A couple of snippets:
The Great Dumbing Down
…As a result [of newspapers cutting science sections], Americans find themselves in an absurd and dangerous position: In a time when the majority of the world’s leading country’s larges challenges revolve around science, few reporters are covering them from the scientific angle.
In Europe, by contrast, just the opposite is happening: Science coverage has increased. A 2008 analysis of prime-time news on selected European TV stations showed that there were 218 science-related stories (including science and technology, environment, and health) among 2,676 mews stories aired during the same week in the years 2003 and 2004, and eleven-fold increase since 1989. And in the developing world, science is “flourishing”
Republican Science
By its very nature science is both progressive and conservative.
conservative: retentive of knowledge and cautous about making new assertions until they are fully defensible
and
progressive: open to wherever observation leads, independent of belief and ideology, and focused on creative knowlege
It would thous be a mistake to characterize scientists as mostly Democrats or mostly Republicans. They are mostly for freedom, creativity, caution, and knowledge — and not intrinsically of one or another party. In the early twenty-first century the party that most stands for freedom, openness, tolerance, caution, and science is the Democratic Party…

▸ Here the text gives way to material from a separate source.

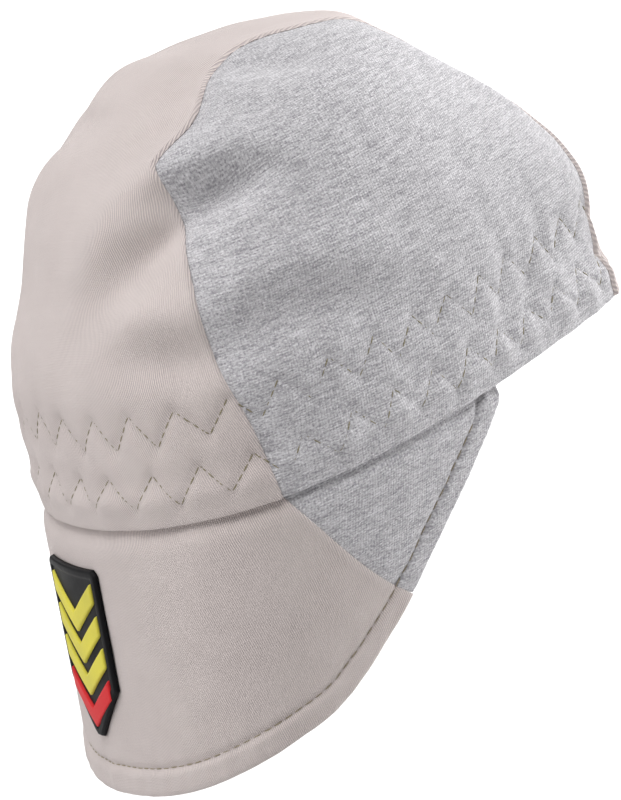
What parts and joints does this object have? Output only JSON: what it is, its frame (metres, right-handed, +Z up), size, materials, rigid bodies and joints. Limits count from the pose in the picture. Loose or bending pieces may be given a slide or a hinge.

Early in the twentieth century this situation was almost reversed. Republican Abraham Lincoln had created the National Academy of Sciences in 1863. Republican William McKinley, admired by Karl Rove, won two presidential elections, in 1896 and 1900, both times over the anti-evolution Democrat William Jennings Bryan, and supported the creation of the Bureau of Standards
Finally, we note the contradictions in the often held beliefs that science can solve any problem: “If we can go to the moon, those scientists can solve global warming, protect us from nuclear waste, and make internet voting work if they would just work on it” and almost simultaneously strong questioning of the consensus scientific views that we are near irreversible global warming and that the earth is more than 10,000 years old.